• [MATERIAL FOR THIS TASK]
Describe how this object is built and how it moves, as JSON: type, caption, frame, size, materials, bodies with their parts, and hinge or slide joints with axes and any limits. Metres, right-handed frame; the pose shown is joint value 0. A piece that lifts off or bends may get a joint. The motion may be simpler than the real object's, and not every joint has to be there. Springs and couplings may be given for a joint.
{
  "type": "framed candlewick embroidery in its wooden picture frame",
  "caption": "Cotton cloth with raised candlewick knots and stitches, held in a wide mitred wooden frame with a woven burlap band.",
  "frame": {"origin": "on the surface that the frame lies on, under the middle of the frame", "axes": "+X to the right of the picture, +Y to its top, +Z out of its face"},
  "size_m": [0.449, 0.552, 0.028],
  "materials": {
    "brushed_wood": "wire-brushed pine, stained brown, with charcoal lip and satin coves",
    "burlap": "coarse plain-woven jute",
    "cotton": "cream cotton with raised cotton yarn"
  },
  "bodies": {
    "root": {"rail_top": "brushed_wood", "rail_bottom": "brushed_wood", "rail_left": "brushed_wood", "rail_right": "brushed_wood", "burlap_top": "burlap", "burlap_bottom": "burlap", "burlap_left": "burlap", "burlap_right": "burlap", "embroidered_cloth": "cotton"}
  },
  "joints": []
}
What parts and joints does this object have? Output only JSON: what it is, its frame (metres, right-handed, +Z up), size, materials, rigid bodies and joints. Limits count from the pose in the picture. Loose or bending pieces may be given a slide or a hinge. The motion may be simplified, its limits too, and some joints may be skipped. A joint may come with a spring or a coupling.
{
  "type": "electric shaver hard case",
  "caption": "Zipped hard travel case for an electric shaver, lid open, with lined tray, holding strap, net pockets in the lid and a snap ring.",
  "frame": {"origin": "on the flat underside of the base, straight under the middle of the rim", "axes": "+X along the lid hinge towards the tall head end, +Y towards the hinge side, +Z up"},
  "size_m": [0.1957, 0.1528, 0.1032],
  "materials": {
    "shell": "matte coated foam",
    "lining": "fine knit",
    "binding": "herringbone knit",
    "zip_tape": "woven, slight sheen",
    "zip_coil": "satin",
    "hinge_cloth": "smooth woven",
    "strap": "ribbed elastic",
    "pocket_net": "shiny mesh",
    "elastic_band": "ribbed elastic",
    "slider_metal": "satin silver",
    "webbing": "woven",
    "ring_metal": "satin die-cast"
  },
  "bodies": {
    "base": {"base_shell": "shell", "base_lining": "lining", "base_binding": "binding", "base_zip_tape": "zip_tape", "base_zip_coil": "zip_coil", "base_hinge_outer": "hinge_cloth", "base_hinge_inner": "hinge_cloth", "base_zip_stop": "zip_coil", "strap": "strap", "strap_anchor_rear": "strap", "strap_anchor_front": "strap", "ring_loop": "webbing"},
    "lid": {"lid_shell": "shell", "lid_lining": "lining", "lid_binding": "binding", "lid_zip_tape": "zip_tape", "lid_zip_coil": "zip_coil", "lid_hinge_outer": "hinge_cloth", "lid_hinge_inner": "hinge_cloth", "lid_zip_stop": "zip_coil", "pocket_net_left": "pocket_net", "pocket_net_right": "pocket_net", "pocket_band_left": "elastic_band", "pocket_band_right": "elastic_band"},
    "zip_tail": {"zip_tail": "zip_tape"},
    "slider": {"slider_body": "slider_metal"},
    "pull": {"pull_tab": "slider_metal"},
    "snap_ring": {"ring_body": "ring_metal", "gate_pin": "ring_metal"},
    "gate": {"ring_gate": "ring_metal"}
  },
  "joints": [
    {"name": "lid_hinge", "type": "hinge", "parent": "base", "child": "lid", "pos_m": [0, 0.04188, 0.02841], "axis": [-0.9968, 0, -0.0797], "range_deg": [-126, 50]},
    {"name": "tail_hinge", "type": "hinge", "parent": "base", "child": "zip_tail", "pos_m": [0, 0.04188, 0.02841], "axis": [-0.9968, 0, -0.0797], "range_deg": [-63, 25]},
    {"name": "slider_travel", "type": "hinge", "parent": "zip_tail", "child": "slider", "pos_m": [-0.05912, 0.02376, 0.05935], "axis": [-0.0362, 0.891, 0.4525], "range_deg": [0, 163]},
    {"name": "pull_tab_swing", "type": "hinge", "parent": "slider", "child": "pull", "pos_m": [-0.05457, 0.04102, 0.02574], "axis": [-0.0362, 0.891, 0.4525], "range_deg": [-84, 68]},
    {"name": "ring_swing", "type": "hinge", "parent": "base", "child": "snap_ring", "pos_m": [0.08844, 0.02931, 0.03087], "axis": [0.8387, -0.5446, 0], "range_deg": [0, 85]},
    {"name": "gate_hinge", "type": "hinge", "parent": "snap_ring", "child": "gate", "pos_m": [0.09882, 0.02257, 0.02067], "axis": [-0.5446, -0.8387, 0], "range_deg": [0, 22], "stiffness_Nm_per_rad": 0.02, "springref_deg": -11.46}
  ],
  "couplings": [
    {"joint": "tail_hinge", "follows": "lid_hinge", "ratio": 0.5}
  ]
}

• [AIM]
Transcribe the data. Leave every line exactly as it is.

• [WRITTEN ANSWER]
Describe how this object is built and how it moves, as JSON: type, caption, frame, size, materials, bodies with their parts, and hinge or slide joints with axes and any limits. Metres, right-handed frame; the pose shown is joint value 0. A piece that lifts off or bends may get a joint. The motion may be simpler than the real object's, and not every joint has to be there. Springs and couplings may be given for a joint.
{
  "type": "framed candlewick embroidery in its wooden picture frame",
  "caption": "Cotton cloth with raised candlewick knots and stitches, held in a wide mitred wooden frame with a woven burlap band.",
  "frame": {"origin": "on the surface that the frame lies on, under the middle of the frame", "axes": "+X to the right of the picture, +Y to its top, +Z out of its face"},
  "size_m": [0.449, 0.552, 0.028],
  "materials": {
    "brushed_wood": "wire-brushed pine, stained brown, with charcoal lip and satin coves",
    "burlap": "coarse plain-woven jute",
    "cotton": "cream cotton with raised cotton yarn"
  },
  "bodies": {
    "root": {"rail_top": "brushed_wood", "rail_bottom": "brushed_wood", "rail_left": "brushed_wood", "rail_right": "brushed_wood", "burlap_top": "burlap", "burlap_bottom": "burlap", "burlap_left": "burlap", "burlap_right": "burlap", "embroidered_cloth": "cotton"}
  },
  "joints": []
}
What parts and joints does this object have? Output only JSON: what it is, its frame (metres, right-handed, +Z up), size, materials, rigid bodies and joints. Limits count from the pose in the picture. Loose or bending pieces may be given a slide or a hinge. The motion may be simplified, its limits too, and some joints may be skipped. A joint may come with a spring or a coupling.
{
  "type": "electric shaver hard case",
  "caption": "Zipped hard travel case for an electric shaver, lid open, with lined tray, holding strap, net pockets in the lid and a snap ring.",
  "frame": {"origin": "on the flat underside of the base, straight under the middle of the rim", "axes": "+X along the lid hinge towards the tall head end, +Y towards the hinge side, +Z up"},
  "size_m": [0.1957, 0.1528, 0.1032],
  "materials": {
    "shell": "matte coated foam",
    "lining": "fine knit",
    "binding": "herringbone knit",
    "zip_tape": "woven, slight sheen",
    "zip_coil": "satin",
    "hinge_cloth": "smooth woven",
    "strap": "ribbed elastic",
    "pocket_net": "shiny mesh",
    "elastic_band": "ribbed elastic",
    "slider_metal": "satin silver",
    "webbing": "woven",
    "ring_metal": "satin die-cast"
  },
  "bodies": {
    "base": {"base_shell": "shell", "base_lining": "lining", "base_binding": "binding", "base_zip_tape": "zip_tape", "base_zip_coil": "zip_coil", "base_hinge_outer": "hinge_cloth", "base_hinge_inner": "hinge_cloth", "base_zip_stop": "zip_coil", "strap": "strap", "strap_anchor_rear": "strap", "strap_anchor_front": "strap", "ring_loop": "webbing"},
    "lid": {"lid_shell": "shell", "lid_lining": "lining", "lid_binding": "binding", "lid_zip_tape": "zip_tape", "lid_zip_coil": "zip_coil", "lid_hinge_outer": "hinge_cloth", "lid_hinge_inner": "hinge_cloth", "lid_zip_stop": "zip_coil", "pocket_net_left": "pocket_net", "pocket_net_right": "pocket_net", "pocket_band_left": "elastic_band", "pocket_band_right": "elastic_band"},
    "zip_tail": {"zip_tail": "zip_tape"},
    "slider": {"slider_body": "slider_metal"},
    "pull": {"pull_tab": "slider_metal"},
    "snap_ring": {"ring_body": "ring_metal", "gate_pin": "ring_metal"},
    "gate": {"ring_gate": "ring_metal"}
  },
  "joints": [
    {"name": "lid_hinge", "type": "hinge", "parent": "base", "child": "lid", "pos_m": [0, 0.04188, 0.02841], "axis": [-0.9968, 0, -0.0797], "range_deg": [-126, 50]},
    {"name": "tail_hinge", "type": "hinge", "parent": "base", "child": "zip_tail", "pos_m": [0, 0.04188, 0.02841], "axis": [-0.9968, 0, -0.0797], "range_deg": [-63, 25]},
    {"name": "slider_travel", "type": "hinge", "parent": "zip_tail", "child": "slider", "pos_m": [-0.05912, 0.02376, 0.05935], "axis": [-0.0362, 0.891, 0.4525], "range_deg": [0, 163]},
    {"name": "pull_tab_swing", "type": "hinge", "parent": "slider", "child": "pull", "pos_m": [-0.05457, 0.04102, 0.02574], "axis": [-0.0362, 0.891, 0.4525], "range_deg": [-84, 68]},
    {"name": "ring_swing", "type": "hinge", "parent": "base", "child": "snap_ring", "pos_m": [0.08844, 0.02931, 0.03087], "axis": [0.8387, -0.5446, 0], "range_deg": [0, 85]},
    {"name": "gate_hinge", "type": "hinge", "parent": "snap_ring", "child": "gate", "pos_m": [0.09882, 0.02257, 0.02067], "axis": [-0.5446, -0.8387, 0], "range_deg": [0, 22], "stiffness_Nm_per_rad": 0.02, "springref_deg": -11.46}
  ],
  "couplings": [
    {"joint": "tail_hinge", "follows": "lid_hinge", "ratio": 0.5}
  ]
}